You left DC as an executive a while back and have been involved in the comics business creatively since then. Talk a little bit about your last, most recent decade—hopefully not your last decade, your most recent decade—and where you are today.
I stepped away from the desk at the beginning of 2010. The company was being more fully integrated into the movie division and was going to be moved to California. I’m a terminal New Yorker. I wasn’t going to go to California, and I did not believe that integrating it more fully into the movie division was a good decision. I had told the guys that over the years.

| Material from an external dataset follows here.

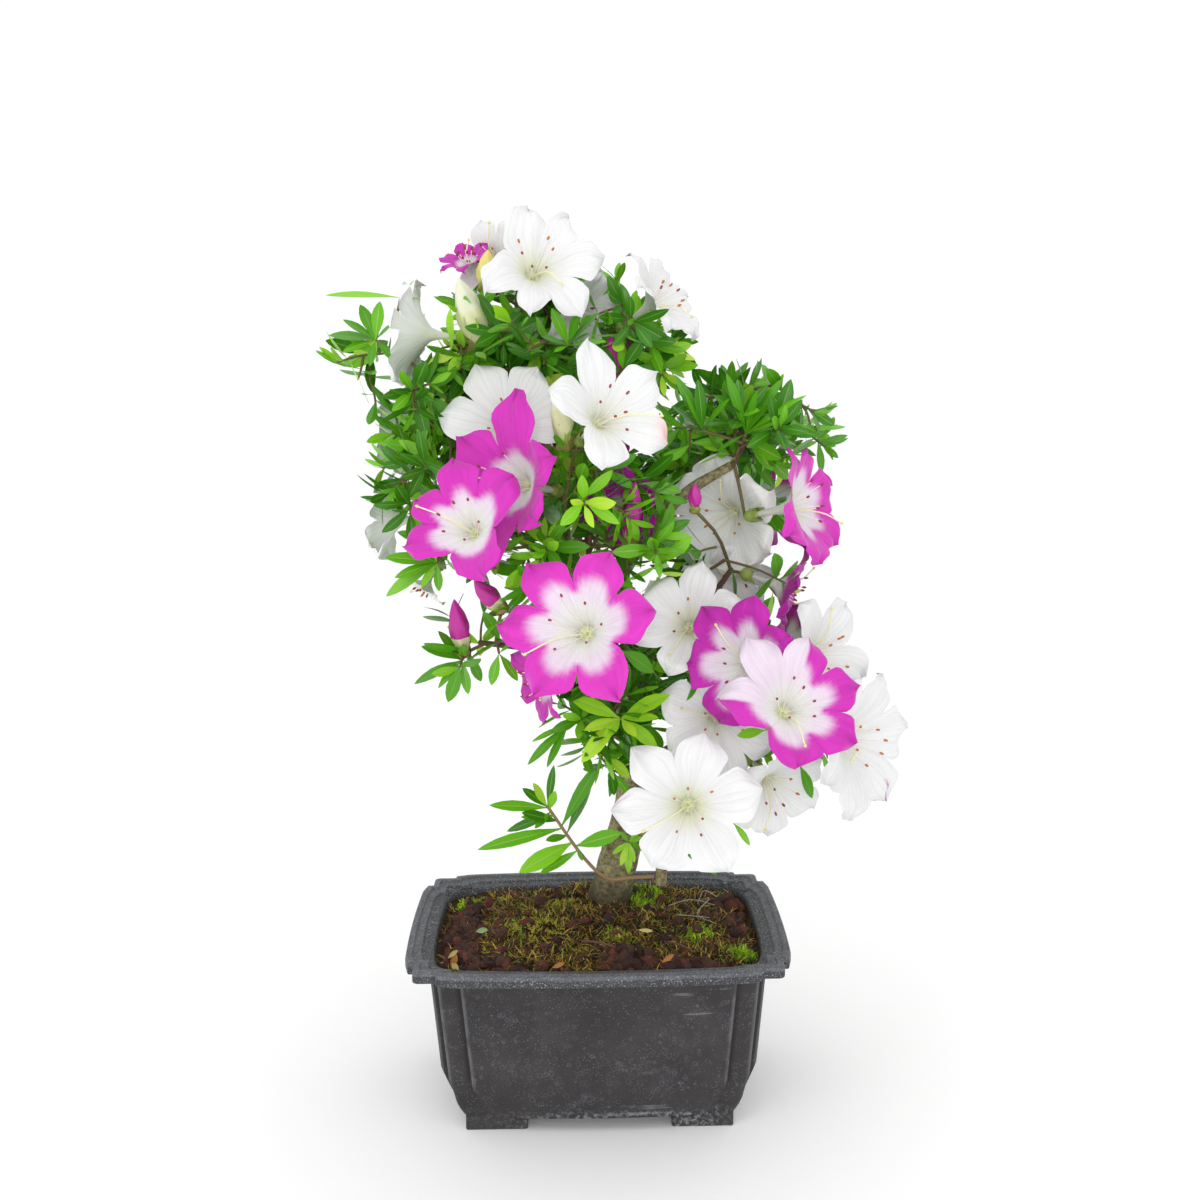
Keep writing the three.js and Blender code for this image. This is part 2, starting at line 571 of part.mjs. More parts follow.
// Where the shoots of a mass end: spread evenly over its space, some of them inside it.
function shootEnds(mass, random) {
  const phase = random() * 2 * Math.PI;
  return Array.from({ length: mass.shoots }, (_, i) => {
    const z = 1 - (2 * (i + 0.5)) / mass.shoots;
    const flat = Math.sqrt(1 - z * z);
    const angle = phase + i * GOLDEN_ANGLE;
    const depth = i % 4 === 3 ? mix(0.15, 0.3, random()) : mix(0.46, 0.62, random());
    const out = new THREE.Vector3(flat * Math.cos(angle), flat * Math.sin(angle), z);
    return out.multiply(vector(mass.reach)).multiplyScalar(depth).add(vector(mass.centre));
  });
}

// Where a twig to the wanted end leaves one that is there: level with it, less a way back,
// so that it points forwards.
function forkOn(branch, end) {
  const line = new THREE.Line3(branch.from, branch.to);
  const level = line.closestPointToPointParameter(end, true);
  const back = (0.35 * line.at(level, new THREE.Vector3()).distanceTo(end)) / line.distance();
  return line.at(THREE.MathUtils.clamp(level - back, 0.2, 0.94), new THREE.Vector3());
}

// Grow a straight twig to the wanted end from the nearest branch that gives a clear way.
function growTwig(mass, branches, pieces, end, radius) {
  const forks = branches.map((branch) => nudge(forkOn(branch, end), NUDGE));
  forks.sort((a, b) => a.distanceTo(end) - b.distanceTo(end));
  for (const from of forks) {
    const solid = makeTwig([from, end], TWIG.root, radius);
    if (!isClear(solid, (other) => other.node === mass.name)) continue;
    const twig = { from, to: end };
    pieces.push(solid);
    remember(mass.name, makeTwig([from, end], TWIG.root + 2 * GAP, radius + 2 * GAP), twig);
    branches.push(twig);
    return twig;
  }
  return null;
}

// The shortest edge of a solid. Joined pieces that all but share a corner leave slivers.
function shortestEdge(solid) {
  const { vertProperties: v, triVerts } = solid.getMesh();
  let shortest = Infinity;
  for (let i = 0; i < triVerts.length; i++) {
    const a = 3 * triVerts[i];
    const b = 3 * triVerts[i % 3 === 2 ? i - 2 : i + 1];
    shortest = Math.min(shortest, Math.hypot(v[a] - v[b], v[a + 1] - v[b + 1], v[a + 2] - v[b + 2]));
  }
  return shortest;
}

// Grows a mass again, nudged otherwise, until it has no slivers.
function growCleanMass(mass, limb, seed) {
  const before = placed.length;
  for (let attempt = 0; attempt < MOST_ATTEMPTS; attempt++) {
    placed.length = before;
    const solid = growMass(mass, limb, seed);
    if (shortestEdge(solid) > SHORTEST_EDGE) return solid;
  }
  throw new Error(`${mass.name} keeps its slivers`);
}

function growMass(mass, limb, seed) {
  const random = stream(seed);
  const own = (each) => each.mass === mass.name;
  const start = limb.tip.clone().addScaledVector(limb.direction, GAP);
  const hub = vector(mass.centre);
  const bend = start.clone().lerp(hub, 0.5).addScaledVector(limb.direction, start.distanceTo(hub) * 0.12);
  const branches = [{ from: start, to: bend }, { from: bend, to: hub }];
  const pieces = [makeTwig([start, bend, hub], TWIG.stem, TWIG.radius, limb.direction)];
  for (const bloom of BLOOMS.filter(own)) {
    const heel = vector(bloom.throat).addScaledVector(
      facing(bloom.turn, bloom.lift), (FUNNEL.heel + 0.04) * bloom.across);
    if (growTwig(mass, branches, pieces, heel, TWIG.stalk)) pieces.push(makeBloom(bloom));
  }
  for (const bud of BUDS.filter(own)) {
    const foot = vector(bud.foot).lerp(vector(bud.tip), 0.1);
    if (growTwig(mass, branches, pieces, foot, TWIG.stalk)) pieces.push(makeBud(bud));
  }
  const ends = shootEnds(mass, random).sort((a, b) => a.distanceTo(start) - b.distanceTo(start));
  const twigs = ends.map((end) => growTwig(mass, branches, pieces, end, TWIG.radius)).filter(Boolean);
  for (const twig of twigs) {
    const lean = twig.to.clone().sub(hub).normalize().add(UP).normalize();
    for (const full of whorl(twig.from, twig.to, lean, LEAF.perWhorl, random)) {
      const leaf = LEAF.fits.map((share) => sized(full, share))
        .find((each) => leafFits(mass, each) && isClear(makeLeaf(each), (other) => other.twig === twig));
      if (!leaf) continue;
      pieces.push(makeLeaf(leaf));
      remember(mass.name, makeLeaf(leaf, GAP), twig);
    }
  }
  return largestBody(wasm.Manifold.union(pieces));
}

function growSprig() {
  const stem = SPRIG.stem.map(vector);
  const pieces = [makeTwig(stem, SPRIG.radii[0], SPRIG.radii[1])];
  const leafLine = stem.slice(-2);
  SPRIG.leafTips.forEach((tip, i) => {
    const share = mix(0.97, 0.05, i / (SPRIG.leafTips.length - 1));
    const root = nudge(leafLine[0].clone().lerp(leafLine[1], share), NUDGE);
    const direction = vector(tip).sub(root);
    const length = direction.length();
    direction.normalize();
    const normal = UP.clone().addScaledVector(direction, -direction.z)
      .add(new THREE.Vector3(0, -0.9, 0)).normalize();
    normal.addScaledVector(direction, -normal.dot(direction)).normalize();
    pieces.push(makeLeaf({ root, direction, normal, length, width: length * 0.28 }));
  });
  return largestBody(wasm.Manifold.union(pieces));
}

// ---- Assembly -----------------------------------------------------------------------

const MATERIALS = {
  pot: new THREE.MeshStandardMaterial({ color: 0x454345, roughness: 0.72, metalness: 0 }),
  soil: new THREE.MeshStandardMaterial({ color: 0x4a3320, roughness: 1, metalness: 0 }),
  bark: new THREE.MeshStandardMaterial({ color: 0x7d6f58, roughness: 0.9, metalness: 0 }),
  foliage: new THREE.MeshStandardMaterial({ color: 0x3f8a2c, roughness: 0.5, metalness: 0 }),
};

const plant = new THREE.Group();

function addPart(name, solid, material) {
  const mesh = new THREE.Mesh(geometryOf(solid), material);
  mesh.name = name;
  plant.add(mesh);
}

const trunk = makeTrunk();
const clearOfTrunk = makeTrunk(GAP + 0.05);
addPart('pot', makePot(), MATERIALS.pot);
addPart('soil', makeSoil(), MATERIALS.soil);
addPart('trunk', trunk, MATERIALS.bark);
remember('trunk', clearOfTrunk);

const limbEnds = new Map([['trunk', lineEnd(trunkLine())]]);
for (const bough of BOUGHS) {
  addPart(bough.name, largestBody(makeBough(bough).subtract(clearOfTrunk)), MATERIALS.bark);
  remember(bough.name, makeBough(bough, GAP));
  limbEnds.set(bough.name, lineEnd(boughLine(bough)));
}

const sprig = growSprig();
addPart(SPRIG.name, sprig, MATERIALS.foliage);
remember(SPRIG.name, sprig);

for (const bloom of BLOOMS) remember(bloom.mass, makeBloom(bloom, GAP));
for (const bud of BUDS) remember(bud.mass, makeBud(bud, GAP));
MASSES.forEach((mass, i) => {
  addPart(mass.name, growCleanMass(mass, limbEnds.get(mass.from), SEED + 977 * i), MATERIALS.foliage);
});

const bounds = new THREE.Box3().setFromObject(plant);
const centre = bounds.getCenter(new THREE.Vector3());
plant.position.set(-centre.x, -centre.y, -bounds.min.z);

export default plant;
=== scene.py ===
"""Potted azalea bonsai: the looks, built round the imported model.

Named values are millimetres in the pot's own frame: x = y = 0 is the middle of the pot and
z = 0 the ground under its feet. They become metres in the row's frame as each mesh is made.
"""

import math

import bpy
import numpy as np
from mathutils import Matrix, Vector
from mathutils.bvhtree import BVHTree


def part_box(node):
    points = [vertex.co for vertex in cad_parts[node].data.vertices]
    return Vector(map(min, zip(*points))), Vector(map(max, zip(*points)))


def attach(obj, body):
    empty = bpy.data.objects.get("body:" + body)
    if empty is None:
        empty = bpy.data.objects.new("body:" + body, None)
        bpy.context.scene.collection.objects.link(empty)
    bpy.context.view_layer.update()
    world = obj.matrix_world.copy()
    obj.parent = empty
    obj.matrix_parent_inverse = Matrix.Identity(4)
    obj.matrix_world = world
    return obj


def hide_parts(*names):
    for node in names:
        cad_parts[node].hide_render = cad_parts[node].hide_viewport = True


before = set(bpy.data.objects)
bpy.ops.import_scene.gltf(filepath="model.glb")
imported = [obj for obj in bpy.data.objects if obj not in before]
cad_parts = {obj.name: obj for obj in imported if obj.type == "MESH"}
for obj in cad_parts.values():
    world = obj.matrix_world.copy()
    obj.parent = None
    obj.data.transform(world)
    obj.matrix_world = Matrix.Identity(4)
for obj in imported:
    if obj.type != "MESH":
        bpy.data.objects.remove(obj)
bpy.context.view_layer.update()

POT_LOW, POT_HIGH = (np.array(corner) * 1000 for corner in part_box("pot"))
SHIFT = np.array([(POT_LOW[0] + POT_HIGH[0]) / 2, (POT_LOW[1] + POT_HIGH[1]) / 2, 0.0])

GAP = 0.3
SEED = 20817
FULL_TURN = 2 * math.pi
GOLDEN = math.pi * (3 - math.sqrt(5))
UP = np.array([0.0, 0.0, 1.0])


# ---- Small helpers -----------------------------------------------------------------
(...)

I stayed a consultant to DC or Warner Brothers for about a decade thereafter. Wrote a lot for DC. When my exclusive writing period for DC ended, I did a couple of graphic novels for Dark Horse that I’m proud of, particularly proud of the one called Brooklyn Blood. If you’re not carrying that in your comic shop, please think about reordering. It’s still in print. Good book. Working on a new one for them now.
I went on the board of BOOM! and worked with them to improve some of the things that they were doing. They’ve been growing nicely as a company in the decade or so that I’ve been involved with them.
I do consulting. Periodically, somebody who wants to get involved in the comic book industry shows up in one fashion or another and rents me out for a day or an ongoing period. I try to keep my hand in. And I do a lot of teaching, which gets me out of the house and gets me among young people with energy, keeps me conversant with how the language is changing. I have a lot of fun with that. It’s particularly fun as a college dropout to be teaching at colleges and grad schools.
You seem to gain a lot of satisfaction from that.
There’s not a lot of things you can do that are revenge on something that happened 40 years previously in your life or 50 years previously in your life, where you can go back and say, “See, I told you this would work out OK.” My mom’s not around for me to tell her, “See, it was all right,” but she got to see that. She got to see me teaching at colleges and got some satisfaction out of that before she was gone.